Au delà de la question de la crédibilité de son nouveau positionnement aux yeux des Français, se pose la question de l’efficacité d’une stratégie de communication qui semble viser à rééquilibrer son image en gommant ses défauts, plutôt qu’en cherchant à réactiver en priorité ses qualités principales. Lorsque ses prédécesseurs ont tenté de corriger leurs défauts, ils se sont rendus compte qu’il fallait énormément de temps et de constance pour infléchir leur image, et que la moindre erreur pouvait ruiner des mois d’efforts… Il me semble qu’au stade où il en est, avec un capital d’image dégradé mais conservant des atouts, il devrait plutôt chercher à réactiver à travers son action et ses déplacements les éléments positifs que les Français lui reconnaissent : le dynamisme, la détermination, le côté « hors système » (venant du privé, jamais élu donc pas prisonnier de calculs partisans, de baronnies, d’horizons électoraux…), la compétence économique, la stature internationale, la capacité à incarner la fonction dans toutes sa solennité, l’autorité, la capacité à avoir une vision et savoir où il va… Autant de traits d’image et de caractéristiques qui fondent son identité dans l’opinion, et qu’il serait utile de consolider et de rappeler à la mémoire de ses électeurs. De ce point de vue, l’autorité me semble être un élément fondamental à préserver à très court terme dans le cadre de la polémique avec le ministre de l’Intérieur, tant sur la forme (autorité du Président sur ses ministre) que sur le fond (préserver l’idée que le gouvernement est entièrement consacré à la protection des français).
Un tel effort, consistant à souligner ce que les Français aiment chez lui, serait d’autant plus efficace que l’offre politique alternative est quasi invisible ou peu crédible. Le contraste avec les images ou les notoriétés de ses concurrents est tout à son avantage… 

Quels seraient les risques encourus par un Emmanuel Macron qui chercherait moins le clivage que par le passé ? 

Dans cette inflexion stratégique qu’il semble amorcer, il introduit davantage de proximité et d’horizontalité. Il veut davantage dialoguer, notamment avec les élus. Mais cela risque là encore de dérouter certains électeurs qui, dans son socle ou à droite, appréciaient justement la dimension césarisme de son exercice du pouvoir. Beaucoup aiment l’homme qui avance vaille que vaille, n’a rien cédé à la rue lors de la réforme du code du travail ou de la SNCF, et n’estime être l’otage d’aucun parti ni d’aucune baronnie, et ne devoir de comptes qu’aux Français. Autre difficulté : il faut toujours trouver la bonne distance, et ne pas confondre proximité (une capacité à « comprendre les problèmes des gens » qui fait défaut à Macron mais aussi à beaucoup de responsables politiques aux yeux de l’opinion), et familiarité. On avait reproché à Hollande ou Sarkozy en leur temps, et de manières bien différentes, des comportements qui désacralisait la fonction. La polémique de la photo avec le braqueur pose à nouveau cette question, et ce d’autant plus qu’il est spontanément plus difficile pour l’opinion, et notamment l’opinion de droite, d’avoir de l’empathie pour un « ex braqueur »…
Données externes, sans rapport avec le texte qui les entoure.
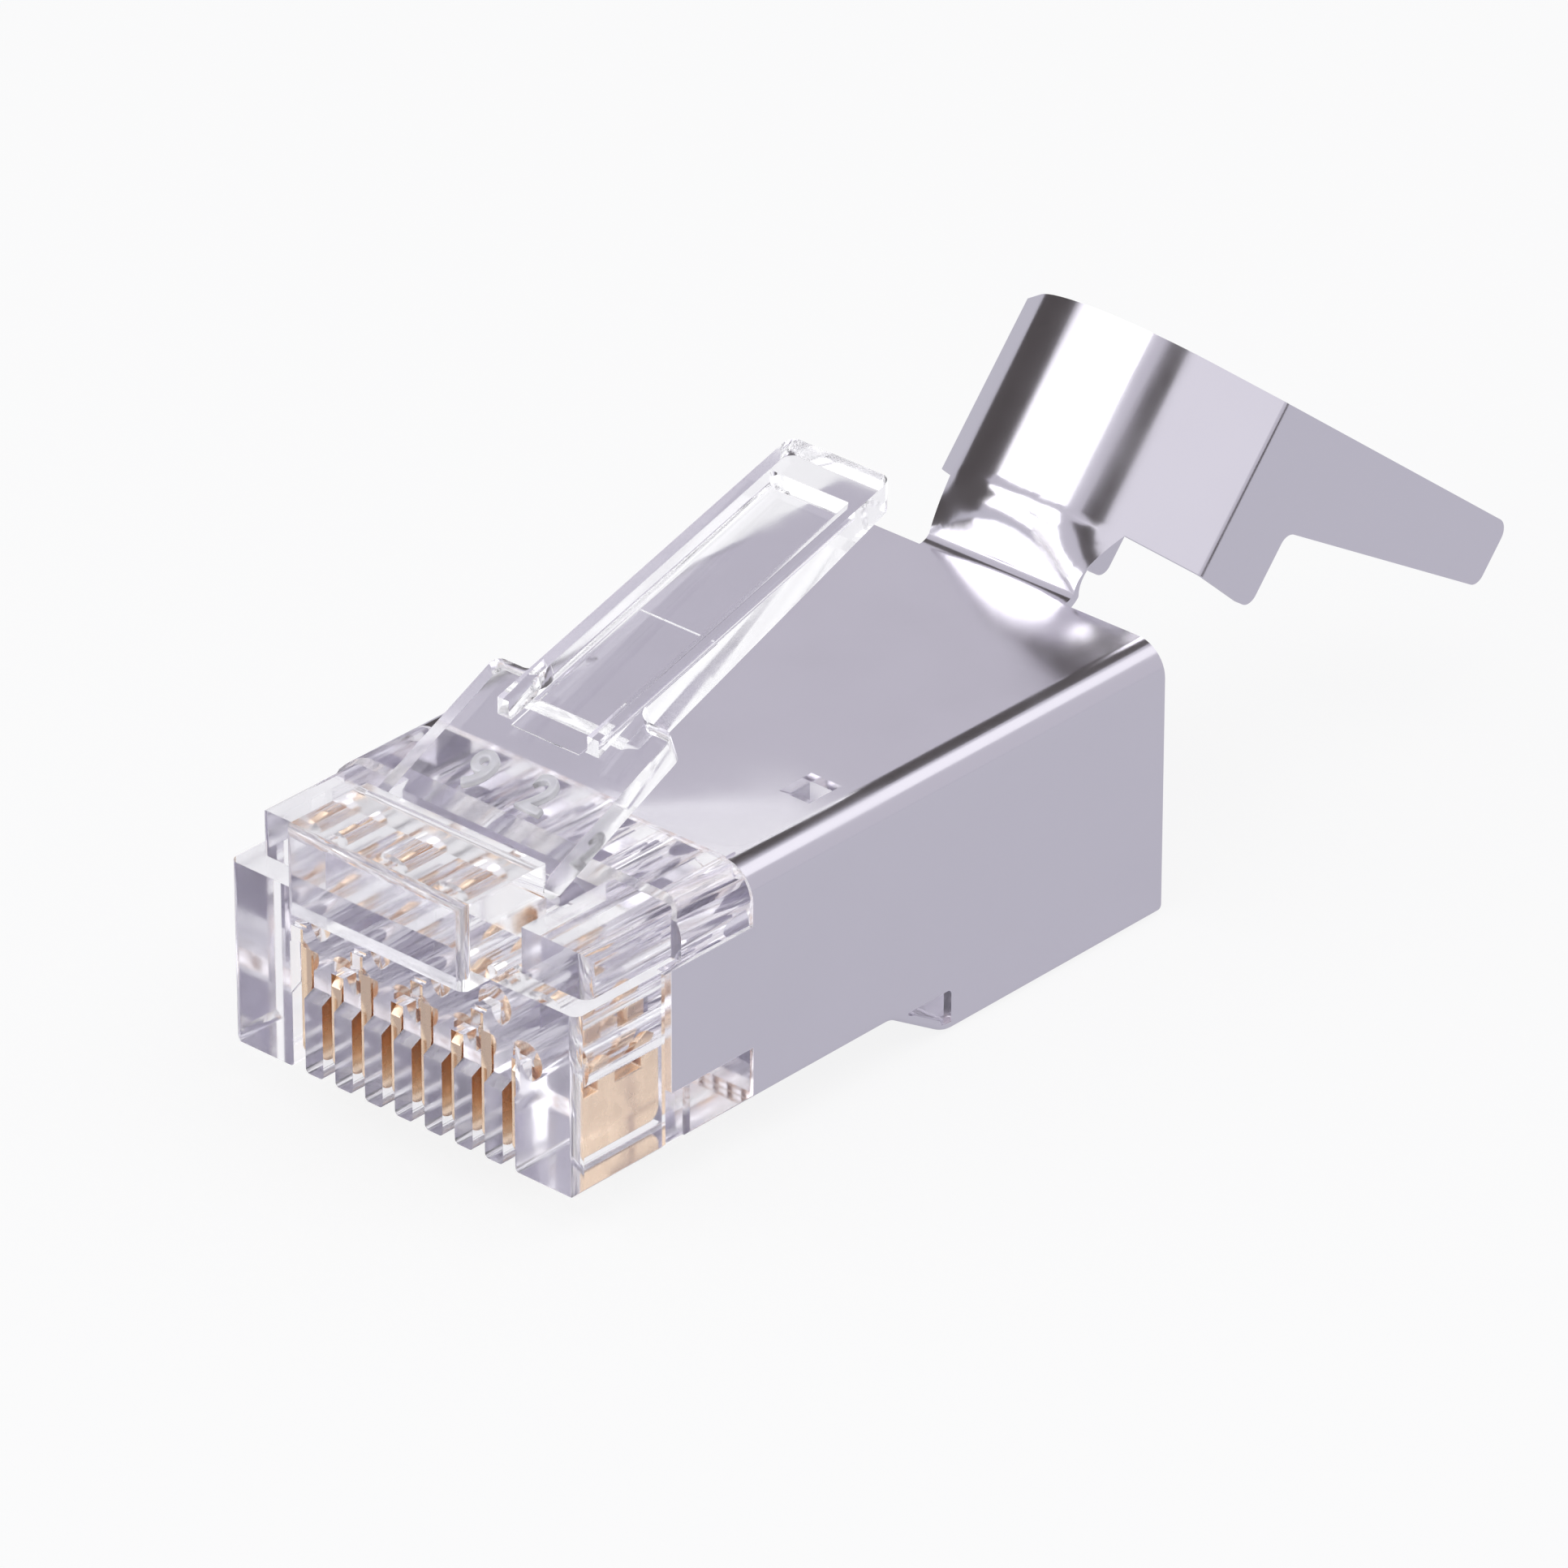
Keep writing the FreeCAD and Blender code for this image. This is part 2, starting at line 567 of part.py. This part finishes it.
def arched_section(sketch, share, flare):
    """A strip of sheet arched to a share of the crown's curve and rise, flared by a share of neck_flare."""
    radius = f"crown_radius / {share}"
    height = f"{share} * crown_rise - bend_radius - {radius}"
    half = f"(neck_width / 2 + {flare} * neck_flare)"
    outer = size("crown_radius") / share
    centre = FreeCAD.Vector(0, share * size("crown_rise") - size("bend_radius") - outer, 0)
    angle = math.asin((size("neck_width") / 2 + flare * size("neck_flare")) / outer)
    arcs = []
    for value, text in ((outer, radius), (outer - size("sheet"), f"{radius} - sheet")):
        round_line = Part.Circle(centre, UPWARD, value)
        arc = sketch.addGeometry(Part.ArcOfCircle(round_line, math.pi / 2 - angle, math.pi / 2 + angle), False)
        for kind, place, place_text in (("DistanceX", centre.x, "0"), ("DistanceY", centre.y, height)):
            row = sketch.addConstraint(Sketcher.Constraint(kind, -1, 1, arc, 3, place))
            sketch.setExpression(f"Constraints[{row}]", bound(place_text))
        row = sketch.addConstraint(Sketcher.Constraint("Radius", arc, value))
        sketch.setExpression(f"Constraints[{row}]", bound(text))
        for pos, sign in ((1, "1"), (2, "-1")):
            point = sketch.getPoint(arc, pos)
            row = sketch.addConstraint(Sketcher.Constraint("DistanceX", -1, 1, arc, pos, point.x))
            sketch.setExpression(f"Constraints[{row}]", bound(f"{sign} * {half} * ({text}) / ({radius})"))
        arcs.append(arc)
    for pos in (1, 2):
        line = Part.LineSegment(sketch.getPoint(arcs[0], pos), sketch.getPoint(arcs[1], pos))
        end = sketch.addGeometry(line, False)
        sketch.addConstraint(Sketcher.Constraint("Coincident", arcs[0], pos, end, 1))
        sketch.addConstraint(Sketcher.Constraint("Coincident", arcs[1], pos, end, 2))


# Where the neck's sections stand as shares of collar_front, how far each is arched, and how far flared
NECK_STATIONS = ((0.22, 0.5, 0.05), (0.5, 0.88, 0.3), (1.03, 1.0, 1.0))


def make_tail():
    """Neck and crimp collar, built lying back along +Y and tipped up about the bend's axis."""
    body = make_body("tail")
    apex = "crown_rise - bend_radius + crown_radius * (1 / cos(flank_angle) - 1)"
    inner_apex = f"{apex} - sheet / cos(flank_angle)"
    half = "collar_width / 2"
    inner_half = "(collar_width / 2 - sheet)"
    deep = "0 - bend_radius - right_finger_reach"
    section = sketch_on(body, "XZ_Plane", "collar_section", "0 - collar_front")
    closed_outline(section, [
        (f"0 - {half}", deep), (f"0 - {half}", f"{apex} - {half} * tan(flank_angle)"), ("0", apex),
        (half, f"{apex} - {half} * tan(flank_angle)"), (half, deep), (inner_half, deep),
        (inner_half, f"{inner_apex} - {inner_half} * tan(flank_angle)"), ("0", inner_apex),
        (f"0 - {inner_half}", f"{inner_apex} - {inner_half} * tan(flank_angle)"),
        (f"0 - {inner_half}", deep)])
    collar = body.newObject("PartDesign::Pad", "collar")
    collar.Profile = section
    collar.Reversed = True
    collar.setExpression("Length", bound("collar_rear + finger_skew - collar_front"))
    body.Tip = collar
    document.recompute()
    shape = body.Tip.Shape
    lengthwise = [e for e in shape.Edges if along(e, BACK) and e.Length > size("finger_width")]
    peak = max(e.CenterOfMass.z for e in lengthwise if near(e.CenterOfMass.x, 0))
    for name, amount, test in (
            ("crown_outside", "crown_radius", lambda e: near(e.CenterOfMass.x, 0) and near(e.CenterOfMass.z, peak)),
            ("crown_inside", "crown_radius - sheet", lambda e: near(e.CenterOfMass.x, 0)),
            ("crease_outside", "crease_radius + sheet",
             lambda e: near(abs(e.CenterOfMass.x), size("collar_width") / 2) and e.CenterOfMass.z > -4),
            ("crease_inside", "crease_radius",
             lambda e: near(abs(e.CenterOfMass.x), size("collar_width") / 2 - size("sheet"))
             and e.CenterOfMass.z > -4)):
        edges = edges_where(body.Tip.Shape, lambda e: along(e, BACK) and e.Length > size("finger_width") and test(e))
        dress(body, "Fillet", name, edges, amount)
    cut_wings(body)

    start = sketch_on(body, "XZ_Plane", "neck_start")
    closed_outline(start, [("neck_width / -2", "0 - bend_radius - sheet"),
                           ("neck_width / 2", "0 - bend_radius - sheet"),
                           ("neck_width / 2", "0 - bend_radius"), ("neck_width / -2", "0 - bend_radius")])
    stations = []
    for number, (reach, share, flare) in enumerate(NECK_STATIONS, start=1):
        station = sketch_on(body, "XZ_Plane", f"neck_station_{number}", f"0 - {reach} * collar_front")
        arched_section(station, share, flare)
        stations.append(station)
    document.recompute()
    neck = body.newObject("PartDesign::AdditiveLoft", "neck")
    neck.Profile = start
    neck.Sections = stations
    neck.Ruled = False
    body.Tip = neck
    document.recompute()
    return body


def cut_wings(body):
    """Trim the collar's two wings to a short end and a long finger, one at each end."""
    wide = "collar_width + 1"
    tip = "0 - bend_radius - right_finger_reach"
    side_prism(body, "Pocket", "collar_rear_trim",
               [("collar_rear", "3"), ("collar_rear", "0 - bend_radius - 2"),
                ("collar_rear + finger_skew", tip), ("collar_rear + finger_skew", f"{tip} - 1"),
                ("collar_rear + finger_skew + 1", f"{tip} - 1"), ("collar_rear + finger_skew + 1", "3")], wide)
    short = "0 - bend_radius - wing_short"
    side_prism(body, "Pocket", "right_wing_trim",
               [("collar_front - 1", short), ("finger_notch", short),
                ("collar_rear + finger_skew - finger_width", tip),
                ("collar_rear + finger_skew - finger_width", f"{tip} - 1"), ("collar_front - 1", f"{tip} - 1")],
               "2", "collar_width / 2 - 0.5")
    left_tip = "0 - bend_radius - left_finger_reach"
    side_prism(body, "Pocket", "left_wing_trim",
               [("collar_rear + finger_skew + 1", short), ("finger_notch", short),
                ("collar_front + finger_width", left_tip), ("collar_front - 1", left_tip),
                ("collar_front - 1", f"{tip} - 1"), ("collar_rear + finger_skew + 1", f"{tip} - 1")],
               "2", "0.5 - collar_width / 2")
    corners = edges_where(body.Tip.Shape, lambda e: along(e, ACROSS) and near(e.Length, size("sheet"))
                          and e.CenterOfMass.z < 0 - size("bend_radius") - size("wing_short") + 0.01)
    dress(body, "Fillet", "wing_corners", corners, "wing_corner_radius")


def make_shield():
    shell = make_shell()
    tail = make_tail()
    tail.setExpression("Placement.Base.y", bound("shell_rear"))
    tail.setExpression("Placement.Base.z", bound("shell_top + bend_radius"))
    tail.Placement.Rotation = FreeCAD.Rotation(ACROSS, size("tail_angle"))
    tail.setExpression("Placement.Rotation.Angle", bound("tail_angle"))
    shield = document.addObject("Part::MultiFuse", "shield")
    shield.Label = "shield"
    shield.Shapes = [shell, tail]
    shield.Refine = True
    document.recompute()
    return shield


def export(nodes):
    """Check every object, then write one STEP file for each node."""
    document.recompute()
    faults = [item.Name for item in document.Objects
              if "Invalid" in item.State or "Error" in item.State]
    if faults:
        raise RuntimeError(f"features that did not build: {faults}")
    os.makedirs("parts", exist_ok=True)
    for name, node in nodes.items():
        if node.Shape.isNull() or not node.Shape.isValid() or len(node.Shape.Solids) != 1:
            raise RuntimeError(f"{name} is not one sound solid")
        node.Shape.exportStep(f"parts/{name}.step")
        box = node.Shape.BoundBox
        print(f"{name}: {box.XLength:.2f} x {box.YLength:.2f} x {box.ZLength:.2f} mm")


housing = make_housing()
cut_nose(housing)
cut_sleeve(housing)
nodes = {"housing": housing, "latch": make_latch(), "shield": make_shield()}
for number in range(1, CONTACT_COUNT + 1):
    nodes[f"contact_{number}"] = make_contact(number)
export(nodes)
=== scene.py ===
import json
import math

import bmesh
import bpy
from mathutils import Matrix, Vector

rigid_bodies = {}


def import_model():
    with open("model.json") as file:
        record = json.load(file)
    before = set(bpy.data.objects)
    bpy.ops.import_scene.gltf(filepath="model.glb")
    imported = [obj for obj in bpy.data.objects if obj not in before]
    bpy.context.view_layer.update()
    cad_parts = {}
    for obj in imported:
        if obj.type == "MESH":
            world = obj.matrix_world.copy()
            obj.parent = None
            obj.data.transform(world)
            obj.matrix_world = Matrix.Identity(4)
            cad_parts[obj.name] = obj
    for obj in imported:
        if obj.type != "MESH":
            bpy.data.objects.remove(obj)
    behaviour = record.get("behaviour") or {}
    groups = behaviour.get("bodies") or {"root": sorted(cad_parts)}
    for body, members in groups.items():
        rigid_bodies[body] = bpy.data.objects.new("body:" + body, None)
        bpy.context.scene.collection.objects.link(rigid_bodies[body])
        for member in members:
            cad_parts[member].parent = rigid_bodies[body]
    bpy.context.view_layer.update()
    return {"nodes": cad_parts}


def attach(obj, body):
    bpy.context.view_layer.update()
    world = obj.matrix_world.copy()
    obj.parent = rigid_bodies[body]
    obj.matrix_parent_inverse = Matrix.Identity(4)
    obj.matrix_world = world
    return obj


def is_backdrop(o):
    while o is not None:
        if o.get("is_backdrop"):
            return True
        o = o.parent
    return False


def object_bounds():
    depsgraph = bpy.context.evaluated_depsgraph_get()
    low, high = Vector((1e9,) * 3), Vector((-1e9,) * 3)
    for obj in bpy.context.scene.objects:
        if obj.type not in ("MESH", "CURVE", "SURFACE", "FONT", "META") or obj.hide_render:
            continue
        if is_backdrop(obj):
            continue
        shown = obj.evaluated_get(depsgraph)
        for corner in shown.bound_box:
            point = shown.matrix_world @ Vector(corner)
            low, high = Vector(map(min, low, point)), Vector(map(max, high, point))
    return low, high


for thing in list(bpy.data.objects):
    bpy.data.objects.remove(thing)

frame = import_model()
scene = bpy.context.scene


# ---------------------------------------------------------------- the table and its light
# The plug lies latch side up on a plain white table top in a white studio. A broad overhead
# softbox and a long front strip light it, two small lamps fill its far edge and its right cheek,
# and black card flags give the bright plating its dark streaks.

low, high = (Vector(corner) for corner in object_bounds())
middle = (low + high) / 2
white = (1.0, 1.0, 1.0, 1)


def shown_white(tree, path):
    """1 for what the camera sees, straight or through the plastic."""
    either_ray = tree.nodes.new("ShaderNodeMath")
    either_ray.operation = "ADD"
    either_ray.use_clamp = True
    tree.links.new(path.outputs["Is Camera Ray"], either_ray.inputs[0])
    tree.links.new(path.outputs["Is Transmission Ray"], either_ray.inputs[1])
    return either_ray.outputs[0]


table = bpy.data.meshes.new("table_top")
mesh = bmesh.new()
half_width = 1.5
bmesh.ops.create_grid(mesh, x_segments=1, y_segments=1, size=half_width)
bmesh.ops.translate(mesh, verts=mesh.verts, vec=(0, 0, low.z))
mesh.to_mesh(table)
mesh.free()
table_top = bpy.data.objects.new("table_top", table)
scene.collection.objects.link(table_top)
table_top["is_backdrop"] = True

white_table = bpy.data.materials.new("white_table")
white_table.use_nodes = True
tree = white_table.node_tree
paint = tree.nodes["Principled BSDF"]
paint.inputs["Base Color"].default_value = (0.8, 0.8, 0.8, 1)
paint.inputs["Roughness"].default_value = 0.9
path = tree.nodes.new("ShaderNodeLightPath")
surface = paint.outputs[0]
unshadowed = 0.85
for who_sees, colour in ((path.outputs["Is Glossy Ray"], (0.48, 0.465, 0.54, 1)),
                         (shown_white(tree, path), white)):
    glow = tree.nodes.new("ShaderNodeEmission")
    glow.inputs["Color"].default_value = colour
    share = tree.nodes.new("ShaderNodeMath")
    share.operation = "MULTIPLY"
    share.inputs[1].default_value = unshadowed
    tree.links.new(who_sees, share.inputs[0])
    blend_in = tree.nodes.new("ShaderNodeMixShader")
    tree.links.new(share.outputs[0], blend_in.inputs[0])
    tree.links.new(surface, blend_in.inputs[1])
    tree.links.new(glow.outputs[0], blend_in.inputs[2])
    surface = blend_in.outputs[0]
tree.links.new(surface, tree.nodes["Material Output"].inputs["Surface"])
table.materials.append(white_table)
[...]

S’il se veut plus « proche », il ne me paraît en revanche pas abandonner le désir de cliver. Il assume fortement ses positions, même lorsqu’elles semblent contradictoires entre elles. Il assume le débat, et ses propos gardent un côté tranchant qu’il associe à la spontanéité, que ce soit sur la responsabilité du jeune chômeur, ou lorsqu’il accuse l’extrême droite de xénophobie suite à la photo avec les jeunes antillais. Je ne sais pas si cela relève d’un choix délibéré de sa part, mais il me semble que dans le paysage médiatique actuel, la polémique est un des seuls moyens de faire exister - même si c’est souvent mal, et de manière caricaturale - un sujet. De ce point de vue, le clivage lui permet d’exister, de faire parler de sujets qui n’auraient sans polémique pas passé le mur du son (je pense ici au « Pognon de dingues » avant son discours sur notre modèle social).